Rebecca C. Jernigan, email@example.com
CLEMSON, S.C. – Carbon dots – fluorescent carbon nanoparticles – can be used for in vivo cell imaging with both one- and two-photon excitation, researchers have discovered. The team, with members from Clemson University, from Peking University in Beijing and from Shanghai University in China, created and identified carbon dots back in 2006, and it has been researching the various applications of the particles ever since. The particles had previously been proved useful as in vitro imaging agents.

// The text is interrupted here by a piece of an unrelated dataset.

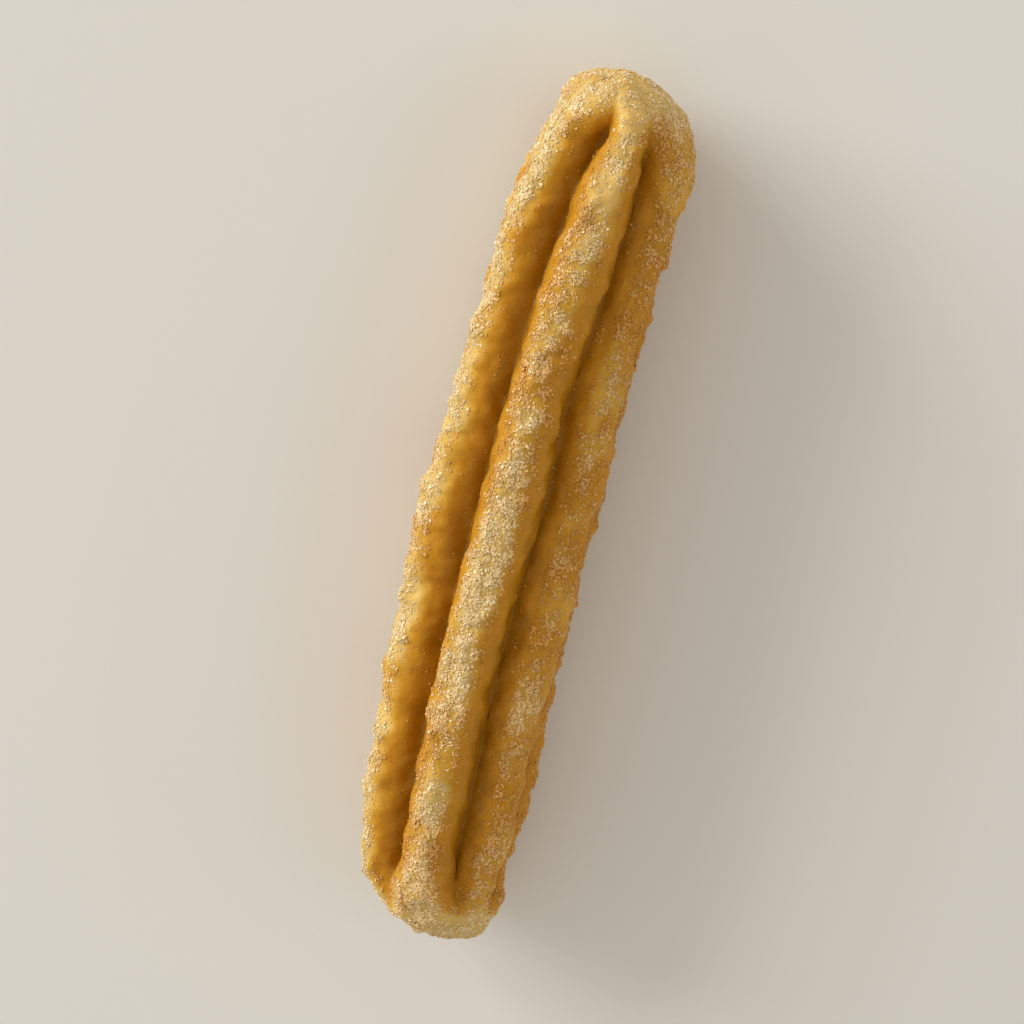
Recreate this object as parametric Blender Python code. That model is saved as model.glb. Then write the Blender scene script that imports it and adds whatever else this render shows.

To test their efficacy as imaging agents, the investigators subcutaneously injected a solution of carbon dots or of zinc sulfide-doped carbon dots into the backs of female DBA/1 mice. The mice were then imaged using an in vivo imaging system with 470-nm excitation and 525-nm emission filters. Both versions of the nanoparticles could easily be seen, though the doped version glowed more brightly, and both types also proved to have a relatively slow diffusion rate and a long fluorescence lifetime of approximately 24 hours. When the excitation wavelength at each injection site was lengthened to 545 nm with a 620-nm emission filter, red fluorescence emissions were produced.
An in vivo image of the fluorescence produced by intravenously injected carbon dots has been color-coded to show the intensity, ranging from blue at the low end to red at the high end. Image courtesy of Sheng-Tao Yang, Clemson University.
When the scientists injected the mice with the carbon dot solution intravenously, they found that the particles were visible mainly in the animal’s bladder and urine. Upon examining the organs ex vivo, they detected a small amount of fluorescence in the liver. The minimal uptake of the nanoparticles into the test subjects’ organs could mean that these carbon dots would offer an alternative to other nanoparticles and nanotubes, which have demonstrated a much larger hepatic uptake.
“There is growing evidence suggesting that carbon dots represent a new class of quantum-dots-like optical nanomaterials for a variety of applications, while remaining non- or minimally toxic,” said Ya-Ping Sun, one of the researchers. The team plans to continue researching the particles, with the goal of ultimately developing imaging agents for clinical use.